Environmental regulations are spurring producers to come up with new approaches to driving down the sulphur content of fuel. Rhys Berry talks to Genoil about its GHU technology which pushes up desulphurisation rates from crude and residual oil

The ‘2020 v 2025’ debate over the implementation of the global 0.5% sulphur cap is expected to be settled once and for all when the Marine Environ­ment Protection Committee (MEPC) 70 convenes in London in October. Independ­ent research and consultancy organisation CE Delft has been tasked by the International Maritime Organization (IMO) to produce a study into the availability of 0.5% marine fuel and it will be these findings which influence the IMO’s final decision.

The impending regulation has brought about a range of innovative projects and products aimed at achieving compliance. In addition to marine gasoil (MGO), exhaust gas cleaning systems and so-called ‘novel fuels’ are some of the options which have been adopted by the shipping industry to comply with the regulation. There is nothing novel about a fixed bed reactor, but Canada-head­quartered Genoil’s Hydroconversion Upgrader (GHU) technology greatly improves its perfor­mance, super-saturating carbon molecules with hydrogen, which significantly increases desulphurisation, demetalisation and denitro­genisation rates from crude and residual oil.

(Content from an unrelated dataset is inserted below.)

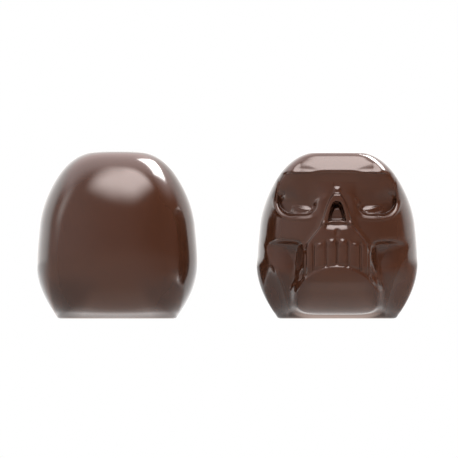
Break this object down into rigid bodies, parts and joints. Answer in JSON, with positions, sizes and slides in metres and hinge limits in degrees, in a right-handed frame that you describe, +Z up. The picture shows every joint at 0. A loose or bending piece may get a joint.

In April, the company secured a $5 bil­lion finance Letter of Intent (LOI) for the funding of a desulphurisation and upgrad­ing project located in the Middle East, which will see the implementation of Genoil’s pro­prietary technology producing 500,000 barrels a day of low-sulphur crude oil.

Dennis Sears is marketing director at Genoil. A bunker buyer and trader for many years. Sears was at one time accounta­ble for around 5% of all marine fuel sold in the Port of St Petersburg. By the turn of this millennium, he was beginning to see a no­ticeable shift in attitude by the shipping sector with regard to environmental matters.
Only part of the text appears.